On the Town is a delightful musical, and this production seems to have no difficulty in bringing that delight to the stage. With John Rando’s perfectly paced direction and Joshua Bergasse’s stunning choreography, On the Town dazzles from start to finish. The musical numbers are brilliant, being both hilarious (“Carried Away,” “I Wish I Was Dead,” and many more) and poignant (“Lonely Town,” “Some Other Time”). And while I’m not the biggest dancing enthusiast, the dream ballet sequences in On the Town (which surprisingly outnumber the ones in West Side Story) are a must see. They are mini-productions in their own right, with gorgeous dancing narratives supported by Leonard Bernstein’s lush score.

onthetown2
(Source: onthetownbroadway.com)

On the Town’s cast is another winning element. First off, it is wonderful that a musical revival has a cast more diverse than its original mounting.
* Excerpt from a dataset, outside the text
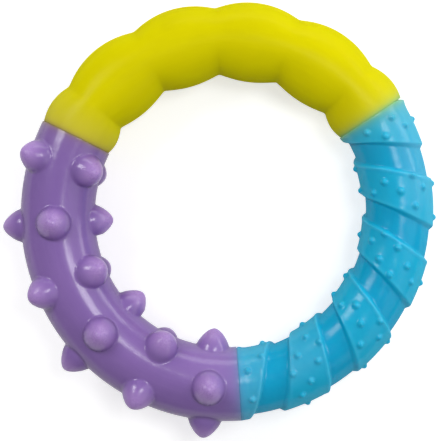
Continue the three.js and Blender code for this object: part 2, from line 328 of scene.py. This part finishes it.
def yellow_section(material):
    """The lobed section: the lobes' sizes carried round the ring on an elliptical section."""
    roundings = (FLUSH_EDGE, YELLOW_EDGE)
    ring_angle = stations(YELLOW_START, YELLOW_STEPS, roundings)[:, None]
    tube_angle = np.arange(YELLOW_SIDES) * 360 / YELLOW_SIDES
    wide, high, crease = lobe_sizes(ring_angle)
    inset = inset_at(ring_angle, YELLOW_START, roundings)
    ridge = PARTING_RIDGE * (tube_angle % 180 == 0)
    rows = around(ring_angle, tube_angle, wide - inset + ridge, high - inset)
    points, before, after = closed_section(
        rows, YELLOW_START, ((1, KEY_CLEARANCE), (-1, KEY_CLEARANCE)), tube_angle)
    everywhere = 0 * tube_angle
    values = {
        # Painted shade: a darker tone in the lobes' creases, strongest on the outer and inner sides
        "crease_shade": crease * np.abs(cos(tube_angle)) ** 1.5,
        "bleed": near_seam(ring_angle, YELLOW_START, YELLOW_BLEED, YELLOW_BLEED_TAIL) + everywhere,
        "rim": near_seam(ring_angle, VIOLET_START, YELLOW_RIM) + everywhere,
        "veil": 1 - smooth(VIOLET_START - ring_angle, *YELLOW_VEIL) + everywhere,
    }
    values = {key: with_ends(value, before, after) for key, value in values.items()}
    quads = grid_faces(len(points), YELLOW_SIDES)
    return rubber_piece("yellow_lobed_rubber", points.reshape(-1, 3), quads, values, material,
                        "lobed_section")


def nub_row_angle(row):
    """Ring angle of a row of nubs. Row 0 is next to the yellow section."""
    return VIOLET_START + (row + 0.5) * SECTION_ANGLE / NUB_ROWS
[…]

People of all ages, body types, and ethnicities round out the ensemble, which is something refreshing–and welcoming–to see. There are also standout performances by all: New York City Ballet principal dancer Megan Fairchild is an adorable Ivy, as well as being the reigning queen of dream ballet sequences. Elizabeth Stanley embodies kooky fierceness as Claire De Loone, while Alysha Umphress slays the role of Hildy with her voice alone. The three actors playing our lovable sailors are also fantastic with their roles. Having playful energy and the dancing and singing chops to back it up, Jay Armstrong Johnson and Clyde Alves are the embodiment of musical theatre fun. And Tony Yazbeck, with his beautiful voice and soulful eyes, is the perfect protagonist to root for. He’s also a welcome member of the shirtless men in musical theatre guild.

(Source: broadway.com)
Ramin Karimloo, the guild’s president. (Source: broadway.com)

On the Town is a revival that has energy, focus, and most importantly, has fun. And with a great musical, that’s all you need for a night at the theatre.